• GIVEN DATA
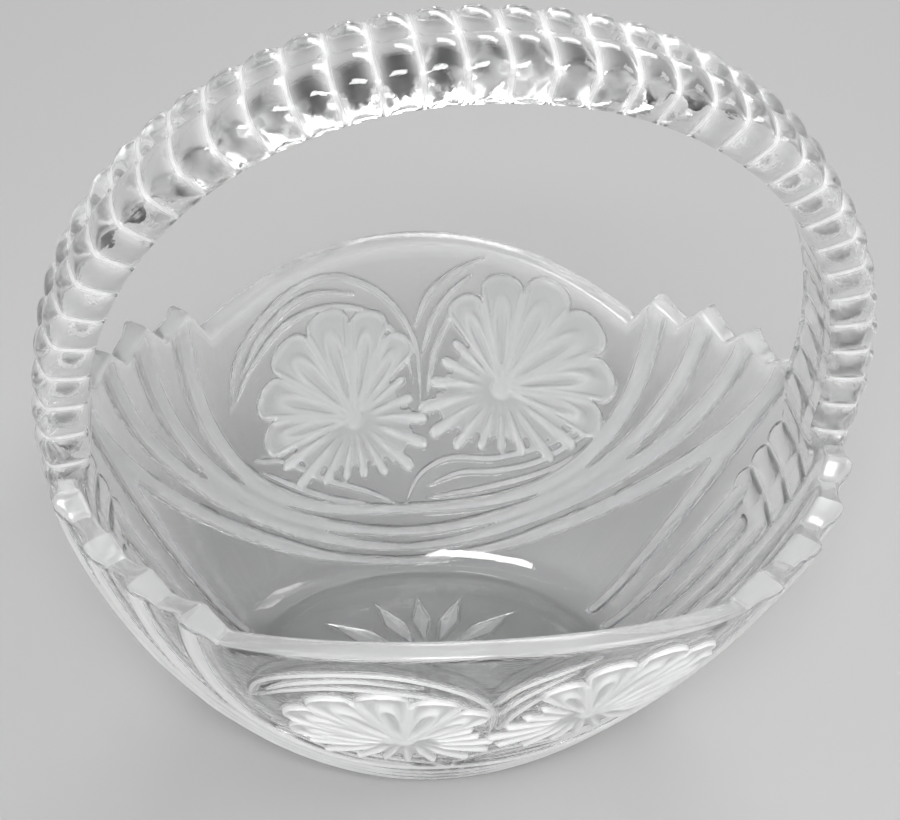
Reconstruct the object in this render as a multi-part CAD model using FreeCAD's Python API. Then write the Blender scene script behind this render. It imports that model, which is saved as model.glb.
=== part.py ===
import FreeCAD, Part
import math
import os

# Glass basket pressed in one piece. Millimetres, Z up, origin at the middle of the foot,
# X along the bowl and in the plane of the handle.

# bowl
foot_half_length = 51.0
foot_half_width = 36.0
flare_length = 48.5       # how far the end walls lean out beyond the foot
flare_width = 42.7        # how far the long walls lean out beyond the foot
flare_top = 110.0         # height where the walls would stand upright
bowl_top = 107.0          # top of the plain bowl before its rim is cut
wall = 5.5
wall_slant = 0.45         # extra level thickness where the wall leans most
floor = 9.0
floor_rounding = 6.0
wall_joint = 36.0         # angle from the bowl's long axis where an end wall meets a long wall

# rim
panel_half = 61.5         # half length of the plain arc over each long panel
panel_end_height = 84.0
panel_top_height = 99.2
tooth_peaks = [(67.1, 92.4), (78.7, 95.0), (88.0, 95.6), (94.9, 96.6)]
tooth_valleys = [(74.0, 88.6), (84.5, 90.2), (92.4, 92.2), (97.2, 94.0)]
rim_end = 120.0           # half length of the tool that cuts the rim

# ribs, widest and highest at the rim
rib_height = 2.0
rib_width = 6.4
rib_crown = 2.0
rib_sink = 1.0
rib_taper = 0.62          # share of its width that a rib keeps at its lowest
panel_rib_top = 102.0
panel_rib_lows = [20.0, 13.5, 8.6, 3.6]
panel_rib_powers = [2.4, 1.95, 1.75, 1.7]
panel_rib_sections = 17
end_rib_angles = [-22.0, -11.0, 0.0, 11.0, 22.0]
end_rib_swing = 0.28      # share of its angle that an end rib loses on its way up
end_rib_bottom = 3.2
end_rib_tops = [86.0, 60.0, 52.0, 60.0, 86.0]
end_rib_sections = 7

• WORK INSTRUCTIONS
From the data above, count the lines where "FreeCAD" occurs and give that figure and nothing else.

• THE REPLY
2